What we are seeing in the oil market is an effective jawboning by the Saudis, talking up the prospects of an OPEC deal to move the oil price up. And with any luck, the price will have rebounded to such a level that by the time it turns out that no deal will occur, the pullback won’t be that bad.

Crude Oil Chart

These commodity moves were hugely beneficial for emerging markets and commodity-related assets. The Aussie dollar gained 0.3%, as did other commodity currencies such as the South African rand, Brazilian real and Mexican peso.

This also spilled over to emerging markets, with iShares MSCI Emerging Markets (NYSE:EEM), the main US-listed emerging markets ETF, gaining over 1% last night. But the rally in emerging markets and oil prices was most beneficial for Russian equities, as the MICEX broke to a new yearly high and the VanEck Vectors Russia (NYSE:RSX) ETF in the US gained 2.3% - its biggest one day gain in more than a month.

RSX Chart

But the other main story at the moment is the resurgence being seen in greater China equities. Confidence seems to be firming that the government is going to keep the rate of credit growth and fiscal stimulus steady into the second half of the year. And while many global markets took the disappointing Chinese data on Friday as a reason to sell off, Chinese equities were encouraged by the prospect of further stimulus.
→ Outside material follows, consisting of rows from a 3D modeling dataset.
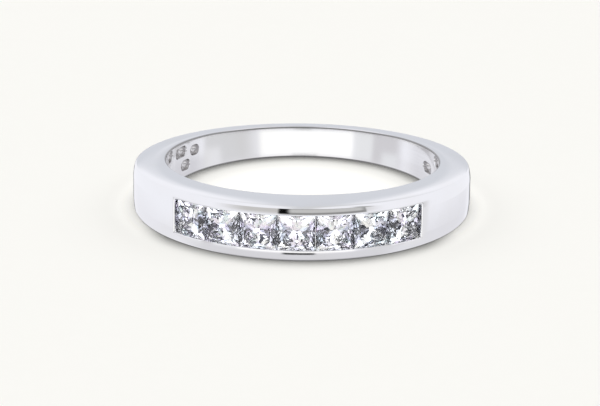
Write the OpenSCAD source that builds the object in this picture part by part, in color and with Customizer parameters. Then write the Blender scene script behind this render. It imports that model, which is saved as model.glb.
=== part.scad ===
// Channel set band: a tapered ring with square princess-cut stones held edge to edge in a channel.
// The ring lies on its side, with its lower side face flat on z = 0 and the stones facing -Y.
// The origin is the point where the axis of the finger hole meets the lower side face.

/* [Finger hole] */
// Inside diameter of the ring
finger_d = 17.35; // [15:0.05:21]

/* [Shank] */
// Radial thickness of the metal at the head
head_t = 2.8; // [2.4:0.05:3.4]
// Radial thickness of the metal at the back
back_t = 1.2; // [1:0.05:2]
// Width across the side faces at the head
head_w = 3.45; // [3.1:0.05:4.5]
// Width across the side faces at the back
back_w = 2.05; // [1.6:0.05:3]
// Rounding of the outer rims
rim_r = 0.2; // [0.05:0.05:0.35]

/* [Stones] */
// Number of stones in the channel
stone_n = 7; // [3:2:9]
// Side of one square stone, across the girdle
stone_side = 2.3; // [1.8:0.05:2.5]
// Width of the table, as a share of the stone's side
table_share = 0.73; // [0.6:0.01:0.8]
// Height of the crown, as a share of the stone's side
crown_share = 0.11; // [0.08:0.01:0.14]
// Thickness of the girdle, as a share of the stone's side
girdle_share = 0.03; // [0.02:0.01:0.05]
// Depth of the pavilion, as a share of the stone's side
pavilion_share = 0.58; // [0.52:0.01:0.64]
// Gap between neighbouring stones
stone_gap = 0.04; // [0.02:0.01:0.1]

/* [Channel] */
// How far each rail reaches over the edges of the stones
rail_tuck = 0.08; // [0.04:0.01:0.12]
// Depth of the tables below the top of the rails
table_drop = 0.06; // [0.04:0.01:0.12]
// Clearance between a girdle and the groove that holds it
groove_gap = 0.04; // [0.03:0.01:0.06]
// Clearance between a pavilion and its seat
seat_gap = 0.03; // [0.02:0.01:0.05]

/* [Inner wall] */
// Diameter of the open hole behind each stone
azure_d = 1.2; // [0.8:0.05:1.4]
// Width of the blind pits on the inner wall of the shoulders
pit_w = 0.7; // [0.4:0.05:0.8]
// Length of the pits along the wall, with round ends
pit_l = 1.3; // [0.9:0.05:1.5]
// Depth of the pits
pit_depth = 0.45; // [0.2:0.05:0.7]

/* [Hidden] */
$fn = 96;

// Pits: angle from the middle of the head, positive to the right, height above the middle of the
// band as a share of its local half width, and length as a share of pit_l
PITS = [
    [-101,  0.62, 0.85],
    [-113,  0.49, 1.15],
    [-124,  0.34, 0.70],
    [-117, -0.31, 0.85],
    [ 100,  0.62, 1.15],
    [ 113, -0.05, 1.00],
];
pit_angle = 0;
pit_height = 1;
pit_length = 2;

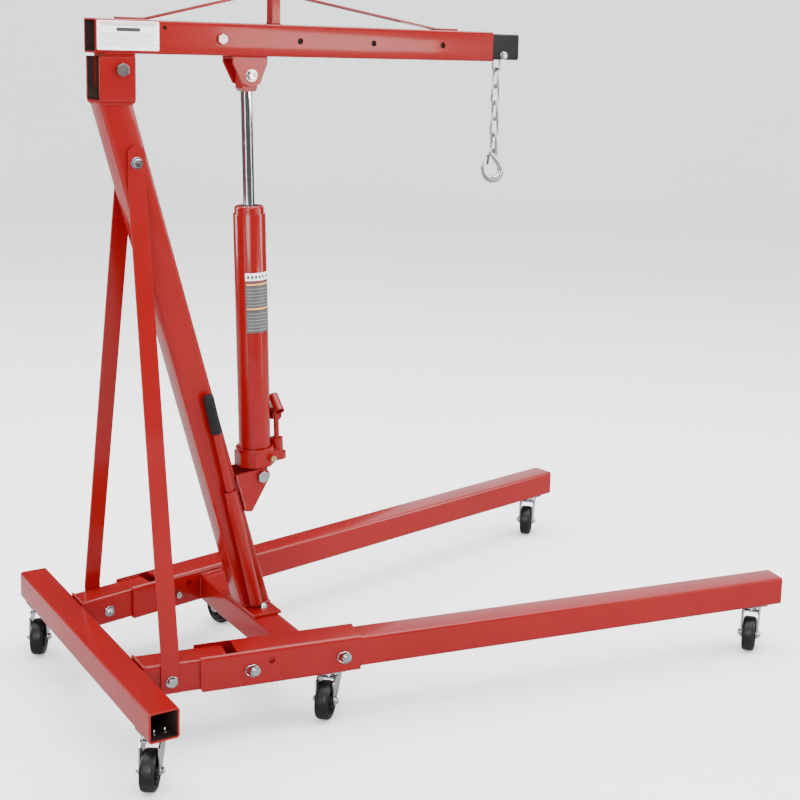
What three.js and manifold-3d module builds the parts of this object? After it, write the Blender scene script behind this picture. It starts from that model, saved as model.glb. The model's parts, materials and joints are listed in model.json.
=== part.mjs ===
// Engine hoist: a wheeled garage crane with a leaning mast, a hydraulic ram and a telescopic boom.
//
// Millimetres, +Z up, +X towards the hook, +Y to the crane's left. The origin is on the floor under
// the middle of the crane. Inside the base group, x is counted from the crossbar's rear face.

import * as THREE from 'three';
import { mergeVertices } from 'three/addons/utils/BufferGeometryUtils.js';
import Module from 'manifold-3d';

const wasm = await Module();
wasm.setup();

// ---------------------------------------------------------------- driving dimensions

const DEGREE = Math.PI / 180;
const GAP = 0.3;                  // air between pieces that touch
const ORIGIN_X = 757;             // from the crossbar's rear face to the middle of the crane
const LEFT = 1;
const RIGHT = -1;

// Base: a crossbar at the rear, two splayed legs in sockets, and a crossmember under the mast.
const BASE_TUBE = 60;
const BASE_WALL = 4;
const BASE_AXIS_Z = 138;
const CROSSBAR_LENGTH = 800;
const LEG_SPLAY = 10.9 * DEGREE;
const LEG_ORIGIN_Y = 172;         // where a leg's centre line meets the crossbar's rear face
const LEG_TUBE = 64;
const LEG_WALL = 4;
const STUB_END = 233;             // distances along a leg's centre line
const LEG_START = 262;
const LEG_END = 1554;
const SOCKET_TUBE = 75;
const SOCKET_WALL = 5;
const SOCKET_START = 178;
const SOCKET_ROOF_START = 252;
const SOCKET_END = 511;
const SPARE_HOLE = { along: 322, z: 151, radius: 6.5 };
const LEG_PIN = { rearAlong: 287, frontAlong: 479, z: 134, radius: 7, headRadius: 10.5, headLength: 6,
  tail: 16 };
const CROSSMEMBER_X = 384;
const CROSSMEMBER_TOP = 162;

// Mast: a square tube that leans forward at the foot, with a U-shaped head for the boom.
const MAST_TUBE = 64;
const MAST_WALL = 5;
const MAST_LEAN = 15.54 * DEGREE;
const MAST_FOOT_X = 386;
const FOOT_PLATE = { rear: 355, front: 418, halfWidth: 88, thickness: 6 };
const HEAD = { rear: 48, front: 120, bottom: 1254, top: 1343.5, width: 80, wall: 5.5, round: 10 };

// Boom, its telescopic extension, and the bridge-like truss strap on top.
const BOOM = { rear: 43, front: 961, bottom: 1350, size: 66, wall: 3.5 };
const BOOM_AXIS_Z = BOOM.bottom + BOOM.size / 2;
const EXTENSION = { rear: 285, front: 1034.6, size: 58, wall: 4 };
const BOOM_HOLES = { first: 302, pitch: 175, count: 4, radius: 6.5 };
const CABLE_HOLE = { x: 182, above: 19, radius: 4 };
const BOOM_LUG = { rear: 62, front: 122, bottom: 1285, width: 64, wall: 6 };
const TRUSS = { width: 28, strap: 4, postRear: 422, postLength: 18 };
const TRUSS_LINE = [[96, 0], [155, 0], [409, 62.5], [441, 62.5], [821, 0], [877, 0]];
const LOCK_BOLT = { radius: 6, headRadius: 11, headLength: 7 };
const CHAIN_BOLT = { x: 994, z: 1363.5, radius: 4 };

// Ram and jack: pivots in the plane Y = 0.
const BOOM_PIVOT = { x: 92, z: 1319, radius: 9, headRadius: 13.4, headLength: 9 };
const RAM_PIVOT = { x: 370, z: 1311 };
const JACK_PIVOT = { x: 396, z: 458, radius: 8, headRadius: 13.5, headLength: 9 };
const CLEVIS = { gap: 42, plate: 6 };
const RAM_LENGTH = Math.hypot(RAM_PIVOT.x - JACK_PIVOT.x, RAM_PIVOT.z - JACK_PIVOT.z);
const RAM_TILT = Math.atan2(RAM_PIVOT.x - JACK_PIVOT.x, RAM_PIVOT.z - JACK_PIVOT.z);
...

H-shares (Hang Seng China Enterprise Index) in Hong Kong are now up 8.4% in August, and these moves are starting to spill over into Mainland stocks, with the CSI 300 gaining over 3% yesterday. The main China ETF, Deutsche X-trackers Harvest CSI 300 China A-Shares (NYSE:ASHR), gained 4% in US trading.

ASHR Chart

The strong overnight moves look to push Asian markets higher today. All Mainland China and Hong Kong markets are set for a strong open, while the ASX and the Nikkei look set to edge slightly higher at the open. Both CBA and BHP’s ADRs performed well in US markets overnight. But the gains in commodities should see support for the ASX coming from the materials and energy sectors today.